Legends of The Ball XIII: Bayard Rustin

A Poem for Bayard Rustin.

Bayard I wish I was there to see you in those closed meetings.

To listen to the truth speakers as they turned their forked tongues on you.

Stabbed you and crucified you just as their Jesus had been.

Was Martin truly your friend, Bayard?

Did he shield you when the others said you had no place?

When they claimed that a Gay Black Communist was too off-putting an image to champion the civil rights movement.

Bayard I wish I had your strength.

I wish I could stand upright like you and demand to be seated at the table.

Demand “I too am Black, bring me a plate!”

It must have been lonely, Bayard.

And even now one questions if it was worth it?

To truly sacrifice self for people.

For family that seeks to menace you just as the crackers do them.

Legends of the Ball XIII: Bayard Rustin

I have only begun to look into the life of Bayard Rustin but it is an inspiration to me. Bayard, who was forced into the closet by the leaders of the Civil Rights movement,  was a key figure, if not the most key, in organizing the March on Washington. He was right hand to King and he was forced to remain silent about both his Marxism and homosexuality by the leadership of the movement. My mind is still boggled by his dedication to the cause of Black liberation that he stuck through a horrific experience with the hopes that “his people” would be free one day. He also worked with A Phillip Randolph, leader of the “Brotherhood of the Sleeping Car Porters”.
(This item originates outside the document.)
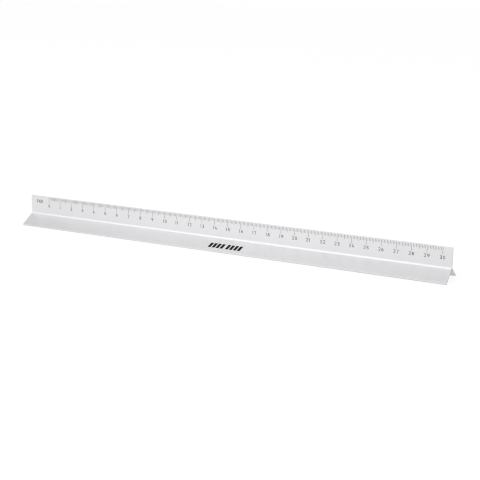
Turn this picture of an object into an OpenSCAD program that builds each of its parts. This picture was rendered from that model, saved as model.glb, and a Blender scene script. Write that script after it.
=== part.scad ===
// Three-fin scale ruler. One extruded aluminium bar has three equal fins at 120 degrees. Each fin
// carries one printed scale: its marks, its numerals and its ratio label. The blank face of the
// front fin carries a plain printed mark.
// X runs along the bar, Y points to the back and Z up. The origin is on the table under the middle
// of the bar. The bar rests on the tips of its two lower fins, and the third fin stands upright.

/* [Bar] */
// Overall length of the bar
bar_len = 322.5; // [120:0.5:330]
// Distance from the bar's axis to the tip of each fin
fin_reach = 13.8; // [13:0.1:20]
// Thickness of each fin
fin_t = 1.2; // [0.8:0.1:2]
// Radius of the fillet between neighbouring fins
fillet_r = 2.4; // [1:0.1:3]
// Depth of the narrow chamfer on both edges of each fin tip
tip_chamfer = 0.12; // [0.06:0.01:0.3]

/* [Marks] */
// Distance from the left end of the bar to the zero mark
zero_inset = 16.2; // [14:0.1:25]
// Least bare length between the last mark and the right end
end_margin = 6; // [3:0.5:15]
// Distance between neighbouring marks
mark_pitch = 1; // [1:1:2]
// Width of each mark
mark_w = 0.16; // [0.1:0.01:0.3]
// Length of a short mark
short_mark = 2.3; // [1.6:0.1:2.6]
// Length of a middle mark
middle_mark = 3.1; // [2.7:0.1:3.8]
// Length of a long mark
long_mark = 5; // [3.9:0.1:5.2]
// Thickness of the printed ink
ink_t = 0.03; // [0.02:0.01:0.05]

/* [Numerals] */
// Distance from the fin's tip to the top of the numerals
numeral_drop = 5.7; // [5.5:0.1:6.6]
// Height of a numeral
numeral_h = 2.3; // [2:0.1:3]
// Width of a numeral's digit, other than a 1, which is narrower
numeral_w = 1.45; // [1.2:0.05:1.8]
// Gap between the two digits of a number without a 1
numeral_gap = 0.65; // [0.4:0.05:1]
// Width of the drawn line of numerals and labels
stroke_w = 0.3; // [0.2:0.01:0.38]

/* [Ratio label] */
// Distance from the fin's tip to the top of the label
label_drop = 2.6; // [2.3:0.1:5]
// Height of the label
label_h = 2.5; // [2:0.1:3]
// Width of a digit of the label other than 1, which is narrower
label_w = 1.4; // [1.2:0.05:1.6]
// Gap between the label's characters
label_gap = 0.25; // [0.2:0.05:0.4]
// Distance from the label's right end to the zero mark
label_inset = 5.8; // [3:0.1:6]

/* [Printed mark] */
// Height of the slanted bars, across the fin
mark_bar_h = 4.4; // [2:0.1:5]
// Width of each slanted bar
mark_bar_w = 2.1; // [1:0.1:2.4]
// Distance between neighbouring bars of a group
mark_bar_pitch = 3; // [2.6:0.1:4]
// Bars in each of the two groups
mark_bars = 4; // [2:1:5]
// Extra gap between the two groups
mark_group_gap = 1.2; // [0.5:0.1:4]
// Slant of the bars in degrees
mark_slant = 14; // [0:1:25]
// Distance of the mark's middle from the middle of the bar
mark_x = 6.9; // [-20:0.1:20]
// Distance of the mark's middle from the bar's axis
mark_r = 8.3; // [7:0.1:9.5]

/* [Hidden] */

ALUMINIUM = [0.87, 0.88, 0.90];
SCALE_INK = [0.20, 0.20, 0.22];
MARK_INK = [0.05, 0.05, 0.05];

half_t = fin_t / 2;
fins = 3;
fin_angle = 360 / fins;

// The chamfers stand at 60 degrees to the fin, so that those of two neighbouring fins lie in one
// plane: the bar rests on them
chamfer_run = tip_chamfer * tan(60);
rest_angle = fin_angle / 2;
axis_h = fin_reach * cos(rest_angle) + (half_t - tip_chamfer) * sin(rest_angle);

// Fillet between two fins: its ends touch the fin faces at this distance from the bar's axis
fillet_start = (half_t + fillet_r) / tan(fin_angle / 2);
fillet_steps = 12;

zero_x = zero_inset - bar_len / 2;
// Whole numbered steps of 10 mm that fit between the zero mark and the bare right end
scale_len = floor((bar_len - zero_inset - end_margin) / 10) * 10;
// Marks start this far below the tip, clear of the chamfer
mark_start = chamfer_run + 2 * ink_t;

// Each scale: its ratio, the fin that carries it, and how many marks lie between two middle marks,
// two long marks and two numerals
SCALE_100 = [100, 0, 5, 10, 10];
SCALE_50 = [50, 2, 10, 20, 20];
SCALE_20 = [20, 1, 5, 25, 50];

// A 1 and a colon take this part of another character's width
narrow = 0.38;
// In a two-digit number, the stem of a 1 stands at this part of another digit's distance from the
// number's middle
one_pull = 0.67;
// Curved strokes turn by about this many degrees at each point
arc_step = 15;
// Sharp corners of a stroke reach out at most this many half-widths
mitre_limit = 1.4;
// The two bowls of a 3 and an 8 meet at this part of their height, and each reaches this part of
// the line's width into the other
waist = 0.53;
overlap = 0.35;

// ---- Bar -------------------------------------------------------------------------------------

function turned(p, a) = [p.x * cos(a) - p.y * sin(a), p.x * sin(a) + p.y * cos(a)];

// One third of the section: an upright fin, and the fillet on its left
function fin_outline() = concat(
    [
        [half_t, fillet_start],
        [half_t, fin_reach - chamfer_run],
        [half_t - tip_chamfer, fin_reach],
        [tip_chamfer - half_t, fin_reach],
        [-half_t, fin_reach - chamfer_run],
    ],
    [
        for (i = [0:fillet_steps - 1])
            let (a = -fin_angle / 2 * i / fillet_steps)
                [fillet_r * cos(a) - half_t - fillet_r, fillet_r * sin(a) + fillet_start],
    ]
);

module bar_section() {
    polygon([for (k = [0:fins - 1]) for (p = fin_outline()) turned(p, fin_angle * k)]);
}

module ruler_bar() {
    color(ALUMINIUM)
        translate([0, 0, axis_h])
            rotate([90, 0, 90])
                linear_extrude(bar_len, center = true)
                    bar_section();
}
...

Later in life he became a staunch supporter of Gay rights going so far as to declare gays as “the new black”.

Today, blacks are no longer the litmus paper or the barometer of social change. Blacks are in every segment of society and there are laws that help to protect them from racial discrimination. The new “niggers” are gays. . . . It is in this sense that gay people are the new barometer for social change. . . . The question of social change should be framed with the most vulnerable group in mind: gay people

This brother seemed to be truly something else. I look forward to reading and experiencing more of him.